→ Task
Take the data below and extract the lines from the one with "const reed = new THREE.Group();" to the one with "# The imported", inclusive, exactly as written.

---------- Material ----------

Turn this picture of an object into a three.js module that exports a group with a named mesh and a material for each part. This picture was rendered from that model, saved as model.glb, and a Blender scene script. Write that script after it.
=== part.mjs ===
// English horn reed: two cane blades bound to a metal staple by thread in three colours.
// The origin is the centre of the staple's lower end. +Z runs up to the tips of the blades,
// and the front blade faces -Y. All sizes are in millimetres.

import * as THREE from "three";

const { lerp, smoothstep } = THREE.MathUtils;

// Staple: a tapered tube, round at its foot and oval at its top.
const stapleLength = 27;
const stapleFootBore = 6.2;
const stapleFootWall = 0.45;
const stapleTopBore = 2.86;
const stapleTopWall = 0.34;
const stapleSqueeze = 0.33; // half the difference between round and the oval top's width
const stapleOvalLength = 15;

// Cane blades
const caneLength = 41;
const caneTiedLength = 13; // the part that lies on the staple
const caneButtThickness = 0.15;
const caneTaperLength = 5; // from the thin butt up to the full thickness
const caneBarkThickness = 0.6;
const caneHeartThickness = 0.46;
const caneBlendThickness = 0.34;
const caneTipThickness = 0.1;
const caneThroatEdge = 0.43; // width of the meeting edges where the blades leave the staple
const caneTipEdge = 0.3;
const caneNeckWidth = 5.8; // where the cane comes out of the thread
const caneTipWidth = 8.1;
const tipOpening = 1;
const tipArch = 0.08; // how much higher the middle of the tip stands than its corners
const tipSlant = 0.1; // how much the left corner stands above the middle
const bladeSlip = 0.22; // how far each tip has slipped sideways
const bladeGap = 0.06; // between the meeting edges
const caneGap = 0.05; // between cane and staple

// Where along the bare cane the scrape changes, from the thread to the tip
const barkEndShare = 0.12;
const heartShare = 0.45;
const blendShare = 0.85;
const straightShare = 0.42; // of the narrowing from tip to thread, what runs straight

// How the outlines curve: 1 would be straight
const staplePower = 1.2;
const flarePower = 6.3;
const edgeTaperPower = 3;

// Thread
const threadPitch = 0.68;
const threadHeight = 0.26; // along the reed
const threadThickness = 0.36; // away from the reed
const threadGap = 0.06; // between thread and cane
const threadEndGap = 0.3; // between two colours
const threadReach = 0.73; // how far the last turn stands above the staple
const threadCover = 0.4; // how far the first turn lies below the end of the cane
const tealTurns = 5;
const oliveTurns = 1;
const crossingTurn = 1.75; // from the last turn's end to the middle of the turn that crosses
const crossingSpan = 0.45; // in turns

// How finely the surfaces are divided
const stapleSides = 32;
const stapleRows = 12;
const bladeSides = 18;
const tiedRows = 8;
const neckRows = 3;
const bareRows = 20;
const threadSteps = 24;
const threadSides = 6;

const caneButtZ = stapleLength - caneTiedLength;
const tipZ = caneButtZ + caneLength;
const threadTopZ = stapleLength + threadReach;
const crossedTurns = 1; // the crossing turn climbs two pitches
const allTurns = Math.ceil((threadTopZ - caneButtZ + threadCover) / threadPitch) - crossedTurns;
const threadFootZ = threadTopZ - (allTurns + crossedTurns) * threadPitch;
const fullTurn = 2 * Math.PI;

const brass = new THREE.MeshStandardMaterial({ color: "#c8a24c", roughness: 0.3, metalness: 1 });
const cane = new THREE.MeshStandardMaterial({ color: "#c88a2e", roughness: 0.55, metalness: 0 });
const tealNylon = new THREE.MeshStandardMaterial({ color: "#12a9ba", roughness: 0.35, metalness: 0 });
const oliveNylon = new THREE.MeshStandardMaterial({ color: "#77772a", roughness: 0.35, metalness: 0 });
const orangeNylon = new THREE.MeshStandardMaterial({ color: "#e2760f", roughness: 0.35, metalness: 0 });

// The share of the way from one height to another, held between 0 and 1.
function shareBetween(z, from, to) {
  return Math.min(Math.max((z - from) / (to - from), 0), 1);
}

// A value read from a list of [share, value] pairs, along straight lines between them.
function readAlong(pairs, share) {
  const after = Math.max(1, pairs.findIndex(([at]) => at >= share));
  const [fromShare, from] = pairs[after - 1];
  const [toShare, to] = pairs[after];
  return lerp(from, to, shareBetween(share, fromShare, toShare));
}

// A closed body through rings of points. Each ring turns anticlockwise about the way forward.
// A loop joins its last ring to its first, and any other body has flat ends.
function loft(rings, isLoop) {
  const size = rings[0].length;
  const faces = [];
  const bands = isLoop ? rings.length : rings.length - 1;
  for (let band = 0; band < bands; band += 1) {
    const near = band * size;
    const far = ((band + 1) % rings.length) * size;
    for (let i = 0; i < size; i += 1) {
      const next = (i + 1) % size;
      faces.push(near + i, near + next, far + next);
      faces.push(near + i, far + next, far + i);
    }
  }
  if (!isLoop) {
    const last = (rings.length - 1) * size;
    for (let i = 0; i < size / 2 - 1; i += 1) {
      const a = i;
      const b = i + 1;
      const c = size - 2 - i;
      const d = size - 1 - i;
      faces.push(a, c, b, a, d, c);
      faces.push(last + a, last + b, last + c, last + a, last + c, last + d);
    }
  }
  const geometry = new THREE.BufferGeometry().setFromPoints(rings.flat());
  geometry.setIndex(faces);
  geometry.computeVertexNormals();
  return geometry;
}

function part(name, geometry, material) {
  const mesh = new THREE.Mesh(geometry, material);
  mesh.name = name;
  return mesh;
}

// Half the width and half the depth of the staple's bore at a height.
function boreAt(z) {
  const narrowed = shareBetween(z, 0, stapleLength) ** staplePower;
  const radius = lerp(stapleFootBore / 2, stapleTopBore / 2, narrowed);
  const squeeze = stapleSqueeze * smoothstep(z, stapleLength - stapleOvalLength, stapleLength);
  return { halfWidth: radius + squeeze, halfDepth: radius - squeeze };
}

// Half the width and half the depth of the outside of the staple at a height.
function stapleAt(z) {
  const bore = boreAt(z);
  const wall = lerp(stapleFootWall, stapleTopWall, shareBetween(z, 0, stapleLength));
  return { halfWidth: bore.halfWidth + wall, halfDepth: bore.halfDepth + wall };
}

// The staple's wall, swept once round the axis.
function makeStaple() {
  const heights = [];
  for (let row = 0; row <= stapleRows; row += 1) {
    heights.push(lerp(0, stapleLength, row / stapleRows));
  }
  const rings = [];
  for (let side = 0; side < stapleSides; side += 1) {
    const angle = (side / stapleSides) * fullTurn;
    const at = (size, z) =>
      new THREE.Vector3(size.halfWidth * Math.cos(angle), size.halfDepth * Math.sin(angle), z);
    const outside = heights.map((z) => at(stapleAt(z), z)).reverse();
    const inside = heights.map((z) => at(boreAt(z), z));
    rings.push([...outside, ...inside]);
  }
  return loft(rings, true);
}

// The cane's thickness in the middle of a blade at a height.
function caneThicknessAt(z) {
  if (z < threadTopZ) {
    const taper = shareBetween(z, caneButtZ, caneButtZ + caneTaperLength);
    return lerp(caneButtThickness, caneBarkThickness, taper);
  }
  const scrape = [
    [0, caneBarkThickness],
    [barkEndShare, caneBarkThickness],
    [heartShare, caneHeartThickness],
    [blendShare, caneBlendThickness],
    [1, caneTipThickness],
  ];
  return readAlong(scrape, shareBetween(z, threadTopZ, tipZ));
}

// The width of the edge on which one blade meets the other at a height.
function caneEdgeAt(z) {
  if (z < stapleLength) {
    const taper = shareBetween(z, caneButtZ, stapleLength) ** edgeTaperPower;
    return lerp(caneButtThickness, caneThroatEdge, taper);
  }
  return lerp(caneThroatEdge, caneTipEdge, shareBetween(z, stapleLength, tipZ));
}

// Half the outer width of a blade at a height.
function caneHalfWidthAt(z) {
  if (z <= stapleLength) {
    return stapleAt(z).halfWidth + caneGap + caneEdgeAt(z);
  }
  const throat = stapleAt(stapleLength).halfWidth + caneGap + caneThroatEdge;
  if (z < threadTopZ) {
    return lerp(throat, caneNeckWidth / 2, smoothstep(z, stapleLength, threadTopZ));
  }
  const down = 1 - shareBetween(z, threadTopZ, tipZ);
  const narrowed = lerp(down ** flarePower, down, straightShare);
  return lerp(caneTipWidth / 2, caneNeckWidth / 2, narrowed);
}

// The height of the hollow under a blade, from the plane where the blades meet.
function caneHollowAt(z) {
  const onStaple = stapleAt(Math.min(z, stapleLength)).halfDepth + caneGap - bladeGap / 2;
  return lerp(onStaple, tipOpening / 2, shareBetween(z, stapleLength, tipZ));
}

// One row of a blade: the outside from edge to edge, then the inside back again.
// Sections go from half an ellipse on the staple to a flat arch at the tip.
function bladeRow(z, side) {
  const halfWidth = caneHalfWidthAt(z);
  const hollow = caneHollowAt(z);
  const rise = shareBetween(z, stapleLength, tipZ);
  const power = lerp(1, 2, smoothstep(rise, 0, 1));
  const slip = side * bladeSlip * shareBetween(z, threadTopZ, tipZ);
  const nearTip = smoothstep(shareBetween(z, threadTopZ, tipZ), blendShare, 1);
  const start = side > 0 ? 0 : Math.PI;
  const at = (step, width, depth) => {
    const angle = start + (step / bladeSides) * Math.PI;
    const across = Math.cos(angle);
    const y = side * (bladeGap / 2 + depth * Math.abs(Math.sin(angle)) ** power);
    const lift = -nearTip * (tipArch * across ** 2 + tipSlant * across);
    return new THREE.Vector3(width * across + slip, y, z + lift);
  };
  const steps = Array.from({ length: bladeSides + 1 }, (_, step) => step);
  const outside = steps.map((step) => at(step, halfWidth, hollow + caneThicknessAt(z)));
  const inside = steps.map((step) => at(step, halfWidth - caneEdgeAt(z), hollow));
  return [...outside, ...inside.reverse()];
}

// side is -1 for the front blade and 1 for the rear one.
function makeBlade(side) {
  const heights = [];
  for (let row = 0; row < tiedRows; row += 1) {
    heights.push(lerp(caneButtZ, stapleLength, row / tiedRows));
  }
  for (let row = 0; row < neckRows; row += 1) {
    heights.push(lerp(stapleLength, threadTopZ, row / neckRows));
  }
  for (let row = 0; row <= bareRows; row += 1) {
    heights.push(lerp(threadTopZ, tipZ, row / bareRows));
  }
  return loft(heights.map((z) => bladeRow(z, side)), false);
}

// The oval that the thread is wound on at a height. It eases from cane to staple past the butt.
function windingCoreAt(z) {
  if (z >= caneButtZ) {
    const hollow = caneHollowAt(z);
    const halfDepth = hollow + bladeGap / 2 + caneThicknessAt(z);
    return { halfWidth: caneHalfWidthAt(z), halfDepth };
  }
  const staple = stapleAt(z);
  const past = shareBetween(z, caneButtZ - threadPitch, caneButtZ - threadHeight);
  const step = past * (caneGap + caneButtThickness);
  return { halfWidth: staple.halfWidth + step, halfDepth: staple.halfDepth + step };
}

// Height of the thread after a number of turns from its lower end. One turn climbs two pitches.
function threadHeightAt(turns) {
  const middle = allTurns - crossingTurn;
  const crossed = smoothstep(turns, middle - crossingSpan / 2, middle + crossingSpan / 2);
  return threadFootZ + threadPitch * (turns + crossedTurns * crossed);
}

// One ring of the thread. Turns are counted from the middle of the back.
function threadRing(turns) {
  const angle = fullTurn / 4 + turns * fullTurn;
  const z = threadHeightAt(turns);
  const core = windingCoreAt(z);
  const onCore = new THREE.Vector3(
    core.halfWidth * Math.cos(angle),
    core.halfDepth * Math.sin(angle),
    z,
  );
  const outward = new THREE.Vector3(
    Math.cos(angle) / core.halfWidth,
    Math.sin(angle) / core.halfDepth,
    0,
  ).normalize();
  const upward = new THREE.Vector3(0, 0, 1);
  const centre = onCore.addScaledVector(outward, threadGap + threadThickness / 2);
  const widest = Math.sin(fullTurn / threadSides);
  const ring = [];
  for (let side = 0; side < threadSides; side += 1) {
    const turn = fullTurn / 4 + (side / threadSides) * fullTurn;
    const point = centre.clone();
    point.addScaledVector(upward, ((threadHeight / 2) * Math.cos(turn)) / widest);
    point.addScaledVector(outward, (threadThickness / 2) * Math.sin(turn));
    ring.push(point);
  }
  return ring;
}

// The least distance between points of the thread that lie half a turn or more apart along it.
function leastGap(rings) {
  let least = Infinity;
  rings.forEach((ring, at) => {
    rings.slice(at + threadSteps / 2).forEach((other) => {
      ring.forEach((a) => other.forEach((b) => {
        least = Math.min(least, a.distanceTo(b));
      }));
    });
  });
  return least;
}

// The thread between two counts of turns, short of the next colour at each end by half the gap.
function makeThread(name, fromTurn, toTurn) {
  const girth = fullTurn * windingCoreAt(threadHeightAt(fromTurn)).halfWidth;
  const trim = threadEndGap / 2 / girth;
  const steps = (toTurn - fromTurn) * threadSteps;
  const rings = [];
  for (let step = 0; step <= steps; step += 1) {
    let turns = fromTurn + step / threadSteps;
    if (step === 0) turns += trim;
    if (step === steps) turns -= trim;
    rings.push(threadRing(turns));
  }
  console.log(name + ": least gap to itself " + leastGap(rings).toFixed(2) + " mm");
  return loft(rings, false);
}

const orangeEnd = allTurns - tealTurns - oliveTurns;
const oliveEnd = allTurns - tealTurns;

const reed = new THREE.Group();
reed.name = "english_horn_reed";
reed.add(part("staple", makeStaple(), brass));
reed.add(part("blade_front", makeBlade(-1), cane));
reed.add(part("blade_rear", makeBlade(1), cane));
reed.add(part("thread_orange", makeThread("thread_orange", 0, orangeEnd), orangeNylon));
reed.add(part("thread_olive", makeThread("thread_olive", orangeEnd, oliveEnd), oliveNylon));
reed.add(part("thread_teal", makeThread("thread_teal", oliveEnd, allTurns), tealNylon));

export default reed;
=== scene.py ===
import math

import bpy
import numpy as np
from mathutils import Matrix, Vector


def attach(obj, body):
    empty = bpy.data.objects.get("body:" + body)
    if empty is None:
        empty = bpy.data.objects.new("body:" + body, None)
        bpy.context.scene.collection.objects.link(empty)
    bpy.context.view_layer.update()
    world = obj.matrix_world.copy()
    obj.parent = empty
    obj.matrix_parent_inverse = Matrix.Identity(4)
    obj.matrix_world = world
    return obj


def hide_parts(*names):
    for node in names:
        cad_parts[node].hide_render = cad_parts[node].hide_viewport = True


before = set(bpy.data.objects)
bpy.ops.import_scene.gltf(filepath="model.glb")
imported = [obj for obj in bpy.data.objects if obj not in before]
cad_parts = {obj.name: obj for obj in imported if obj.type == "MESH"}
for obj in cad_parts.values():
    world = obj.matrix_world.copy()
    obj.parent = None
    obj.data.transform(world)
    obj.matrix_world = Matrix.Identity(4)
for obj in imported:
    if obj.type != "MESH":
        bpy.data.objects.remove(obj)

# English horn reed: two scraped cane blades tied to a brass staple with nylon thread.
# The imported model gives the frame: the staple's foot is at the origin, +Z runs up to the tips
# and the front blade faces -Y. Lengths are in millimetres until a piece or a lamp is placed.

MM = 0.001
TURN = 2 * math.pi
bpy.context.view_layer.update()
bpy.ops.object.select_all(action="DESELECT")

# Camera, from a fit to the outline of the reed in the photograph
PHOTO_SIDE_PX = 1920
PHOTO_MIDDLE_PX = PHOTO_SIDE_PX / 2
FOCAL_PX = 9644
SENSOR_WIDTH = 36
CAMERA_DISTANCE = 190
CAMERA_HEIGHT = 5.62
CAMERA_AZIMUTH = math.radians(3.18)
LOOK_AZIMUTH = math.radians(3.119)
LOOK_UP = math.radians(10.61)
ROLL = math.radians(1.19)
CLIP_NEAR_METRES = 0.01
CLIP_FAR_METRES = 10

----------

→ Result of this exercise
const reed = new THREE.Group();
reed.name = "english_horn_reed";
reed.add(part("staple", makeStaple(), brass));
reed.add(part("blade_front", makeBlade(-1), cane));
reed.add(part("blade_rear", makeBlade(1), cane));
reed.add(part("thread_orange", makeThread("thread_orange", 0, orangeEnd), orangeNylon));
reed.add(part("thread_olive", makeThread("thread_olive", orangeEnd, oliveEnd), oliveNylon));
reed.add(part("thread_teal", makeThread("thread_teal", oliveEnd, allTurns), tealNylon));

export default reed;
=== scene.py ===
import math

import bpy
import numpy as np
from mathutils import Matrix, Vector


def attach(obj, body):
    empty = bpy.data.objects.get("body:" + body)
    if empty is None:
        empty = bpy.data.objects.new("body:" + body, None)
        bpy.context.scene.collection.objects.link(empty)
    bpy.context.view_layer.update()
    world = obj.matrix_world.copy()
    obj.parent = empty
    obj.matrix_parent_inverse = Matrix.Identity(4)
    obj.matrix_world = world
    return obj


def hide_parts(*names):
    for node in names:
        cad_parts[node].hide_render = cad_parts[node].hide_viewport = True


before = set(bpy.data.objects)
bpy.ops.import_scene.gltf(filepath="model.glb")
imported = [obj for obj in bpy.data.objects if obj not in before]
cad_parts = {obj.name: obj for obj in imported if obj.type == "MESH"}
for obj in cad_parts.values():
    world = obj.matrix_world.copy()
    obj.parent = None
    obj.data.transform(world)
    obj.matrix_world = Matrix.Identity(4)
for obj in imported:
    if obj.type != "MESH":
        bpy.data.objects.remove(obj)

# English horn reed: two scraped cane blades tied to a brass staple with nylon thread.
# The imported model gives the frame: the staple's foot is at the origin, +Z runs up to the tips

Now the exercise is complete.